I just shipped a useful update to the subtitle service at mogrt.zinchuk.online.

The main goal of this release was simple: make the tool easier to use on real Premiere projects without adding extra noise to the workflow.

What changed

The biggest addition is a sequence picker.

If your Premiere project contains multiple sequences, the service now reads the project structure after upload and lets you choose the exact sequence you want to process. That sounds small, but in practice it removes a lot of guesswork and makes the service much safer to use on larger or messier projects.

I also cleaned up the download flow.

Instead of returning a zip archive with extra files, the service now gives you exactly what you usually want: a ready-to-open .prproj file. No extra report bundle, no log files in the download, no additional unpacking step.

Why this matters

This project started as a local Python script, then grew into terminal tools, a one-command launcher, a Premiere panel prototype, and finally a web service. I built that progression with a lot of help from Codex, and at each stage the user experience kept revealing the next obvious improvement.

This update came directly from testing. The feedback was clear:

  • choosing the target sequence matters,
  • downloading only the final project is cleaner,
  • the interface should stay simple even when the underlying logic gets more complex.

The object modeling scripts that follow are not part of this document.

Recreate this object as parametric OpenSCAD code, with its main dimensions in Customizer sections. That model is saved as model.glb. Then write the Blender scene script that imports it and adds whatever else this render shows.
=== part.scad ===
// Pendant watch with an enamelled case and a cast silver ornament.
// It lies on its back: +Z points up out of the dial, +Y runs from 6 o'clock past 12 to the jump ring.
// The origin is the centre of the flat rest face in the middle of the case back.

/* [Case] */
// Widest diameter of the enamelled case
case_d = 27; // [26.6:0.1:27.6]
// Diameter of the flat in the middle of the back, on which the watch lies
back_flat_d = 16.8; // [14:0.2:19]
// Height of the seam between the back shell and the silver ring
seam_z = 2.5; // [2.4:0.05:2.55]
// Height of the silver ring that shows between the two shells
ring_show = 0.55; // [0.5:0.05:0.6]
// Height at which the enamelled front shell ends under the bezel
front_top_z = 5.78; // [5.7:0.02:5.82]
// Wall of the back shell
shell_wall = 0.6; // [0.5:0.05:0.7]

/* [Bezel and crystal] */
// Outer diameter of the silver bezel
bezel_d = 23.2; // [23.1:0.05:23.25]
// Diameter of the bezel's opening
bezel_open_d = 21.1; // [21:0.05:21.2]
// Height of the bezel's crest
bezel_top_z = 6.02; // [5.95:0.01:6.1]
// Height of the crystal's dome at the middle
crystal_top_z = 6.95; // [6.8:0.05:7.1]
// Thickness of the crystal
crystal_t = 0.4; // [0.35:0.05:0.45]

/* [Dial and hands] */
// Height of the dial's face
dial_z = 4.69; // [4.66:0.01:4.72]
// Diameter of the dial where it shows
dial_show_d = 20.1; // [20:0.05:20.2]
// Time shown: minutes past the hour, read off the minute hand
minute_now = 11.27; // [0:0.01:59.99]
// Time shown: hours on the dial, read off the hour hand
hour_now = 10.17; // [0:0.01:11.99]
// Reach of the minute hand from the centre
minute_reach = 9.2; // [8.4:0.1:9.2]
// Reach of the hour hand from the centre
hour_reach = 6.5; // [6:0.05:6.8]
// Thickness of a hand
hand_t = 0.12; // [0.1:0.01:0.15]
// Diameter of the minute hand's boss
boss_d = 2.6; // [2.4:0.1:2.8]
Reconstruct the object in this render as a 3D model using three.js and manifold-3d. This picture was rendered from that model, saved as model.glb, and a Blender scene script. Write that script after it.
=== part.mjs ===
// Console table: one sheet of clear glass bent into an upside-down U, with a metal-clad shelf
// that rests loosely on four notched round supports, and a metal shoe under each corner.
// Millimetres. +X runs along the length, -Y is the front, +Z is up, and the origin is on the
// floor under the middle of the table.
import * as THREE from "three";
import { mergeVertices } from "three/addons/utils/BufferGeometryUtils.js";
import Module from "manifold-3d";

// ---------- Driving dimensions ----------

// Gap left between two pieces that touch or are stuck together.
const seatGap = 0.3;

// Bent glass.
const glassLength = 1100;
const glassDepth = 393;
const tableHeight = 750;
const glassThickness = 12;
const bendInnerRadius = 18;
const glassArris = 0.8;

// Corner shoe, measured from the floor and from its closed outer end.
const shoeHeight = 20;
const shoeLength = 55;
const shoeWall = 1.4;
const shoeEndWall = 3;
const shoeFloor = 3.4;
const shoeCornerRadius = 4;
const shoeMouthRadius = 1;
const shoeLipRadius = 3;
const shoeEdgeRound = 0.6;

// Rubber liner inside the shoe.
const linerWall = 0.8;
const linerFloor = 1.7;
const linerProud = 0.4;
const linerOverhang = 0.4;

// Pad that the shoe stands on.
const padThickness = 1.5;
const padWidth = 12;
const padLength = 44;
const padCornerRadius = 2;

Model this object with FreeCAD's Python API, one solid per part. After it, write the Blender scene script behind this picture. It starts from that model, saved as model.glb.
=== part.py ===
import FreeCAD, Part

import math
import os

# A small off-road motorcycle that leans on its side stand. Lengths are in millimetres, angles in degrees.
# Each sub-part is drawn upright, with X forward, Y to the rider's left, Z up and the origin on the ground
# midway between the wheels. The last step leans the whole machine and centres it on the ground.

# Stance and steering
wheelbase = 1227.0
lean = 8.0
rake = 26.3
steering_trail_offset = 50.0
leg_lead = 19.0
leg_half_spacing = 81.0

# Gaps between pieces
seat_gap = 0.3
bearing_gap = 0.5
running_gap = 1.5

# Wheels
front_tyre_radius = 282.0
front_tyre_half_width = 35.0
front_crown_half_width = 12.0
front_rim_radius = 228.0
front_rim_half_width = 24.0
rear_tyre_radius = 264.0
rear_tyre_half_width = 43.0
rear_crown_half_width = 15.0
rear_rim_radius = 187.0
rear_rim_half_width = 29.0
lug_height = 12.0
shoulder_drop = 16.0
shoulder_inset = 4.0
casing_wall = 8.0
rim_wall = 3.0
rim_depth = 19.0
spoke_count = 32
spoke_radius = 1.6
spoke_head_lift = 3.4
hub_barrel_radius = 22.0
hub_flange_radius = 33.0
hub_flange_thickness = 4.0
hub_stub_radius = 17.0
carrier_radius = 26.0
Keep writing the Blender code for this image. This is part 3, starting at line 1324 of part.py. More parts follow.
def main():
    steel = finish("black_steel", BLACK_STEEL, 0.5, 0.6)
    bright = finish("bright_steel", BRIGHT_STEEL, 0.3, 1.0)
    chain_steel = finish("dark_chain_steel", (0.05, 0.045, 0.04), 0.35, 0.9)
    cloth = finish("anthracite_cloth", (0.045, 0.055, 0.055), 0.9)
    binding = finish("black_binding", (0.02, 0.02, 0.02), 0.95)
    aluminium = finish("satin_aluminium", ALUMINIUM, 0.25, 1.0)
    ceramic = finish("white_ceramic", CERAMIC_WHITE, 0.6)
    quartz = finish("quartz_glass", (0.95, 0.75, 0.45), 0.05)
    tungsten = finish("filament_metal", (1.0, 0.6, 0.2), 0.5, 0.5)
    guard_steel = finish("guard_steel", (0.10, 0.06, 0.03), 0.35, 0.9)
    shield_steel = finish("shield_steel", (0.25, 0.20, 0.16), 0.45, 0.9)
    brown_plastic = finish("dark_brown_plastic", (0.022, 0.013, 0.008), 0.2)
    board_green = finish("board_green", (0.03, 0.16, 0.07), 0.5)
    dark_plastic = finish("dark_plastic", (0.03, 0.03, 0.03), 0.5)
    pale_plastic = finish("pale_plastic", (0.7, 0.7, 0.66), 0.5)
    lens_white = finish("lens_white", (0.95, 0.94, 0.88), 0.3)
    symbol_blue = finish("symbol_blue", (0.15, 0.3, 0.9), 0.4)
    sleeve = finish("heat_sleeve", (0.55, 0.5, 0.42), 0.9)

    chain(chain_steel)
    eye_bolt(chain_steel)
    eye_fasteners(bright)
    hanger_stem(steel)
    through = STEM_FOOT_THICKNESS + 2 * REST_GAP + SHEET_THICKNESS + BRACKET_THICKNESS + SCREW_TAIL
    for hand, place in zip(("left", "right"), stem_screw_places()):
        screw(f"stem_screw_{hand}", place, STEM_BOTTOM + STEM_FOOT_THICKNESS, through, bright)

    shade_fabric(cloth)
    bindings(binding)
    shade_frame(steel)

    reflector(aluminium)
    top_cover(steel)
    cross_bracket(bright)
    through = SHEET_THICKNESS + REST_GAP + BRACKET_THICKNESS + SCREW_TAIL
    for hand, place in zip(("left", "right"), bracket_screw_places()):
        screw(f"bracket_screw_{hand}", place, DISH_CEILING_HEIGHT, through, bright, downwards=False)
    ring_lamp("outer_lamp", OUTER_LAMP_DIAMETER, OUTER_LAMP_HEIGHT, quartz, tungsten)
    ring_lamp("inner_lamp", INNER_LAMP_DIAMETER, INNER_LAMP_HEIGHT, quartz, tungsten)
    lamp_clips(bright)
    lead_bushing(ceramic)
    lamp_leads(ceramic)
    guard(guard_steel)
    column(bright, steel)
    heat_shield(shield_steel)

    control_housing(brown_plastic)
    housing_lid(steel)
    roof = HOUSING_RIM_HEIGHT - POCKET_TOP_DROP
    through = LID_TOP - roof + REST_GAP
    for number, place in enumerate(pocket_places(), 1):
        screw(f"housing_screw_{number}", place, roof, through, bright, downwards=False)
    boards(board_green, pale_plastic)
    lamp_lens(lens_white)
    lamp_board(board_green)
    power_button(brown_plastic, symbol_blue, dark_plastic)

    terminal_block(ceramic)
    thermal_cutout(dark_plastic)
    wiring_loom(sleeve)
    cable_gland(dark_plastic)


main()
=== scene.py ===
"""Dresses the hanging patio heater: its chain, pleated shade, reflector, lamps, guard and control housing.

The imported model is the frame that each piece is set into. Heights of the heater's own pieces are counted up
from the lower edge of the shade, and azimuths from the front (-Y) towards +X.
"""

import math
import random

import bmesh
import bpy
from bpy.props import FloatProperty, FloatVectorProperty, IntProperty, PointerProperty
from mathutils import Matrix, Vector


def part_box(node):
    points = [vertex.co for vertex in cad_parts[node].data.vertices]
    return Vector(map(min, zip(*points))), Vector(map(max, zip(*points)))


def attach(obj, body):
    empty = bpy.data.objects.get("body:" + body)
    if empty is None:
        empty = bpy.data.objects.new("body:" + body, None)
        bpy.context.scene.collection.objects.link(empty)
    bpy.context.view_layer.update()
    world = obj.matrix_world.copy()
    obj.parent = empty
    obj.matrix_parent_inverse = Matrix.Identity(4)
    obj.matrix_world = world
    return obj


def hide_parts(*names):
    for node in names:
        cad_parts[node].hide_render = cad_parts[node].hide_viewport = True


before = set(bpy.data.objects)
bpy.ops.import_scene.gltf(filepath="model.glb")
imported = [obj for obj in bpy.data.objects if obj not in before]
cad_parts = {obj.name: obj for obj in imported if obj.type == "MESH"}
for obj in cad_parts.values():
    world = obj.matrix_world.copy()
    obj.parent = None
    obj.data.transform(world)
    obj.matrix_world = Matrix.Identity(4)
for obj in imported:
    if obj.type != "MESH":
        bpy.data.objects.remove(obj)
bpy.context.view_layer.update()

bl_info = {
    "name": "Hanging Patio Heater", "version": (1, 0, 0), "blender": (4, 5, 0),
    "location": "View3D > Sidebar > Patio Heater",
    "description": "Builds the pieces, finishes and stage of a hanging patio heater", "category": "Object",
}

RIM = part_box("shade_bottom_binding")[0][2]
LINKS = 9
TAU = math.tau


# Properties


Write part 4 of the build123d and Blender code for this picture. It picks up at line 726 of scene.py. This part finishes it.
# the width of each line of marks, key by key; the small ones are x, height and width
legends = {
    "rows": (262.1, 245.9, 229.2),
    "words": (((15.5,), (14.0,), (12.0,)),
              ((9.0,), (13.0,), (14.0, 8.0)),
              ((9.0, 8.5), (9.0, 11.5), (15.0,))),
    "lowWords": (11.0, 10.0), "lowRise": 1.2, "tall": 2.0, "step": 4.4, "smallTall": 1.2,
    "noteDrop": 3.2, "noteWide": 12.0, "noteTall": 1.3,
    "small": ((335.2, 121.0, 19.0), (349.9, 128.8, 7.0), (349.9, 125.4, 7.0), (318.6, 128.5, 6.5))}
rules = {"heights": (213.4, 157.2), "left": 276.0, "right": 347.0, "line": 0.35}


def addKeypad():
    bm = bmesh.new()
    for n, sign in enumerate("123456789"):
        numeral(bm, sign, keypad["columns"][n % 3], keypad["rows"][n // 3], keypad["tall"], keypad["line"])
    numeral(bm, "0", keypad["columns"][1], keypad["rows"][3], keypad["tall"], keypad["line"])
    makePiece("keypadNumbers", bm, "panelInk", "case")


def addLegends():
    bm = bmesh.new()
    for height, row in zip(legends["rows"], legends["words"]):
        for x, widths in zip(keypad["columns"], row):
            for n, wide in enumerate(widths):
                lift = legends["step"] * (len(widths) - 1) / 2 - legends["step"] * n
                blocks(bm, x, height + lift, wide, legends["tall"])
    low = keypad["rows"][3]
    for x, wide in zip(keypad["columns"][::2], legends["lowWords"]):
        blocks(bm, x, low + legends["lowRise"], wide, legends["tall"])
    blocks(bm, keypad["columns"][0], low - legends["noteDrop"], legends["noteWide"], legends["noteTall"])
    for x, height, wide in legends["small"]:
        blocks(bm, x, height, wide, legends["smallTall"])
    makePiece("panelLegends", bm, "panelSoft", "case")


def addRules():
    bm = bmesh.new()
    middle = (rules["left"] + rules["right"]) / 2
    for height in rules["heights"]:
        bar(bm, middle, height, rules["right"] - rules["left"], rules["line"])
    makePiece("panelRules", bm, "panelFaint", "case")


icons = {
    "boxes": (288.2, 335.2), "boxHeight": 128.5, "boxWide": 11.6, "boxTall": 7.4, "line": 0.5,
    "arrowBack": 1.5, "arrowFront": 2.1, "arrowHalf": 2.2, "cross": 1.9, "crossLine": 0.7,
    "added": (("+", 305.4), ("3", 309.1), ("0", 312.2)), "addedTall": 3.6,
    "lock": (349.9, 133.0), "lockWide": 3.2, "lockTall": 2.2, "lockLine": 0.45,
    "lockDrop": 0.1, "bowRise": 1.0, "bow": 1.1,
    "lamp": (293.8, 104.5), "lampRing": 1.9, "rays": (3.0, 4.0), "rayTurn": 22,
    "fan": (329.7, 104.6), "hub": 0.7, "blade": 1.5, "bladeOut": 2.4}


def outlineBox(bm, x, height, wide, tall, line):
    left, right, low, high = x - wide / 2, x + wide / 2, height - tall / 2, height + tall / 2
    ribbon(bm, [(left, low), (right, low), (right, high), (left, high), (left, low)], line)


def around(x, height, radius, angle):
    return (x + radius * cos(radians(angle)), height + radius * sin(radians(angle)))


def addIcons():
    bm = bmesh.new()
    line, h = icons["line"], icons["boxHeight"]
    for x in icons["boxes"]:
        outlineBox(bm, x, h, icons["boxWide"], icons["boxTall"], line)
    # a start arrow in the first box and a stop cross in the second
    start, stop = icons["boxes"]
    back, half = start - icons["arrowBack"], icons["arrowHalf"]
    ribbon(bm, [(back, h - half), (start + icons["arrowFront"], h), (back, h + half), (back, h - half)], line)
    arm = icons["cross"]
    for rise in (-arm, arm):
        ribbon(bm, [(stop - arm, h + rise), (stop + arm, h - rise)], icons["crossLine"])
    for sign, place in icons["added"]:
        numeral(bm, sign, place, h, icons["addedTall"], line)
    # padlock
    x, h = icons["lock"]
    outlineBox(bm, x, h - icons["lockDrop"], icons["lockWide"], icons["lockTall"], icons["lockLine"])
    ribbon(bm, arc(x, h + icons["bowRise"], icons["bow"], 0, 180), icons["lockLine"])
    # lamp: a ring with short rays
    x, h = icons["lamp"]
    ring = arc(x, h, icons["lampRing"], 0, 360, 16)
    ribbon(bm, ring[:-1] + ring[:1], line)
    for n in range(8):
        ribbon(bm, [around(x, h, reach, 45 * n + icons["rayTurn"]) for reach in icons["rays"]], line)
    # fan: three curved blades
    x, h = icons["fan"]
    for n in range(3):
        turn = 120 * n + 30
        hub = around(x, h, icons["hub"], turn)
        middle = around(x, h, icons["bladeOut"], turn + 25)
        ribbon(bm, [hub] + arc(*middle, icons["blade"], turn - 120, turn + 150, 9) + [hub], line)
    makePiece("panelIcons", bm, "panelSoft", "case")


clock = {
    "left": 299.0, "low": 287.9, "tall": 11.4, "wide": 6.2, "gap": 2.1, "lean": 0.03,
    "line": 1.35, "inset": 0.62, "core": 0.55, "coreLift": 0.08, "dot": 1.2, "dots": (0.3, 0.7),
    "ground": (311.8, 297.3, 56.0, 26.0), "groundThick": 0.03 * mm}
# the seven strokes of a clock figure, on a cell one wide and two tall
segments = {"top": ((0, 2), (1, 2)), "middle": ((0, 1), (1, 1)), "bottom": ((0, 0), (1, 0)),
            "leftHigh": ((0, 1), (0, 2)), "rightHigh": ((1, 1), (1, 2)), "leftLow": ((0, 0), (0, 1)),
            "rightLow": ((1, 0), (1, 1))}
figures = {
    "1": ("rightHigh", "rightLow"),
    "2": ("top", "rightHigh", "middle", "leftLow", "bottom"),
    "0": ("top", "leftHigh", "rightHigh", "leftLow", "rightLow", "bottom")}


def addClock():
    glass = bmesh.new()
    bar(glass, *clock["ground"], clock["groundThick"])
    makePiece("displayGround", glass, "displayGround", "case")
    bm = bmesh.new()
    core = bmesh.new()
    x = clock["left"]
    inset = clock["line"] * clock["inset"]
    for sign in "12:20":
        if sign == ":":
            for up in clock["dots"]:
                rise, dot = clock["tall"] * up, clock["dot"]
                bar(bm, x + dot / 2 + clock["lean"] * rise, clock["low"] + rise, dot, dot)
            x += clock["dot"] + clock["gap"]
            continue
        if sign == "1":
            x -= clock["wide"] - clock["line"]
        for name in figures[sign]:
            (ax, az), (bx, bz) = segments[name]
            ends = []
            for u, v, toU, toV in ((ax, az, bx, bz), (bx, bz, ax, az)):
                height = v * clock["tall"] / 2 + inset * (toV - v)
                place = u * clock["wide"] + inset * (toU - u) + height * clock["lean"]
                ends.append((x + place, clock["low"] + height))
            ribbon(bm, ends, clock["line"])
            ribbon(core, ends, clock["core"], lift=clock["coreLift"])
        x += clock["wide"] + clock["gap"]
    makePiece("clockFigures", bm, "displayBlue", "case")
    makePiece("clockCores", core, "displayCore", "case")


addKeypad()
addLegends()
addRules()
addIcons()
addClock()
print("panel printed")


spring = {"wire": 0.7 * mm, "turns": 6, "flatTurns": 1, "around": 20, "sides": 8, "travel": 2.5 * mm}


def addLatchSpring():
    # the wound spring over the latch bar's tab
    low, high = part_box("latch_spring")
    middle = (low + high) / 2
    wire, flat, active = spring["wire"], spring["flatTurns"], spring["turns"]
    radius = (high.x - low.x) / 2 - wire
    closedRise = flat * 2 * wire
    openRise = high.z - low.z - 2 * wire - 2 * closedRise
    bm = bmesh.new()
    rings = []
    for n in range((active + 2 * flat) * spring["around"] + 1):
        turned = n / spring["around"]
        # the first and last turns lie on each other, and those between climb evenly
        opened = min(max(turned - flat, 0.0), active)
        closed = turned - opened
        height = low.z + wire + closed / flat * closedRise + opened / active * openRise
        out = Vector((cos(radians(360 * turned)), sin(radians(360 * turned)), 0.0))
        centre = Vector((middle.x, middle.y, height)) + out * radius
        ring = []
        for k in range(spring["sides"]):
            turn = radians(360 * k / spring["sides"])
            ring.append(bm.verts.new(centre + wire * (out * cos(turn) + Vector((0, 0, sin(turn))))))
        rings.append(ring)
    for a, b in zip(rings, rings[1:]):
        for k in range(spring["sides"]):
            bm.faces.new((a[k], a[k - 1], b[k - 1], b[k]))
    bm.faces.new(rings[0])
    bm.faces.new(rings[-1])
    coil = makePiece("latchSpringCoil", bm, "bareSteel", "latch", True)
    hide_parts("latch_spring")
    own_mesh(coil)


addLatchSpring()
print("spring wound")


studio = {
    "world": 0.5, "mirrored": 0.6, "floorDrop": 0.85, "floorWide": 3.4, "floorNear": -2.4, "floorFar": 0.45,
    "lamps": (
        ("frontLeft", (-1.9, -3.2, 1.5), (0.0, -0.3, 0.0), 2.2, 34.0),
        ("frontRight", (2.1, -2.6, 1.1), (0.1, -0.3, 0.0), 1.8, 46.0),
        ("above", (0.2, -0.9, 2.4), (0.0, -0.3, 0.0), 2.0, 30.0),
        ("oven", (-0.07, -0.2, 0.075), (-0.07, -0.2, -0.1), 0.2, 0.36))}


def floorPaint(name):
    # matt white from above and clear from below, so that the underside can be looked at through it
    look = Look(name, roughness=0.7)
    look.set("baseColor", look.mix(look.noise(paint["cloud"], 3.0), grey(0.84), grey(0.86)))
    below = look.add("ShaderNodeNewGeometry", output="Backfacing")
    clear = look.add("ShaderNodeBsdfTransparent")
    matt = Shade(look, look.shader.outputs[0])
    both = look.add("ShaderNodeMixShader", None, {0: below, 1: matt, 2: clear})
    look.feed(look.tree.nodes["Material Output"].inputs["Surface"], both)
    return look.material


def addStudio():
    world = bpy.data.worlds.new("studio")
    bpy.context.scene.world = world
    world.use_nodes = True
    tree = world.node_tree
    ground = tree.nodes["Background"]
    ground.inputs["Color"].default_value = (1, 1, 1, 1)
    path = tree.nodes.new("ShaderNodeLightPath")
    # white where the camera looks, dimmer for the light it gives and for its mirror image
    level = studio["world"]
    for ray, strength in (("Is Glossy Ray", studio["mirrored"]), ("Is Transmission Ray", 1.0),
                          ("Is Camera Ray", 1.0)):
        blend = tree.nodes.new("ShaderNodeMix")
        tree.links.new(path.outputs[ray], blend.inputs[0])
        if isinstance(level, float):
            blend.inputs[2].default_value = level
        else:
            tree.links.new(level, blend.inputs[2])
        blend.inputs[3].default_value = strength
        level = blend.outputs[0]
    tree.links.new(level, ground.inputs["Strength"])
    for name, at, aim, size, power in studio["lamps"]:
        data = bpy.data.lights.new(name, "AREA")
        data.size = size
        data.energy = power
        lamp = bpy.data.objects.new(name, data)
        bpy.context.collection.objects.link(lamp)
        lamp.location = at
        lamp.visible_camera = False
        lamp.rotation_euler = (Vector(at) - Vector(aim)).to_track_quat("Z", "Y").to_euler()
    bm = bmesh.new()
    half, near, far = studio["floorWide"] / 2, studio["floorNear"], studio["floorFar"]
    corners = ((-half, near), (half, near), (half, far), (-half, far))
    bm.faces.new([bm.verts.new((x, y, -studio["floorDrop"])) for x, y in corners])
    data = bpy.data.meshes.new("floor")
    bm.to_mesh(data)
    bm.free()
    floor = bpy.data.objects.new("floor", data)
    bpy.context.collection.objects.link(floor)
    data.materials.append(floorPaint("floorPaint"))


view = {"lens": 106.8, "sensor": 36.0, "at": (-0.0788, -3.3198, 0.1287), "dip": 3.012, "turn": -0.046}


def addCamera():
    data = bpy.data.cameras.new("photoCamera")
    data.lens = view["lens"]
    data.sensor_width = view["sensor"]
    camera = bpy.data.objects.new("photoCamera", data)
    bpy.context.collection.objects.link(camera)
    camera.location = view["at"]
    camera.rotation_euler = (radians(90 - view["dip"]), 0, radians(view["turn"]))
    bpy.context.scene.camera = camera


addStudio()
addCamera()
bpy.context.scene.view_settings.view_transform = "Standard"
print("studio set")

That is exactly what this release tries to do.

Under the hood

The core subtitle engine is still the same one that powers the local workflow and the Premiere panel experiments. It still handles:

  • styled script parsing,
  • host vs quote logic,
  • language-aware subtitle splitting,
  • MOGRT-based subtitle generation,
  • timing based on selected anchor tracks.

What changed here is mostly the service layer around it: project inspection, sequence selection, validation, and a more focused output flow.

What is next

There is still more to do. The interface copy will keep improving, the instruction block will likely get richer with images, and there is still room to tighten the connection between the web service and the Premiere-side workflow.

But this is a good step. The service is getting closer to what it should feel like: upload the project, upload the script, choose the right sequence, and get back a clean Premiere file that is ready for the next editing step.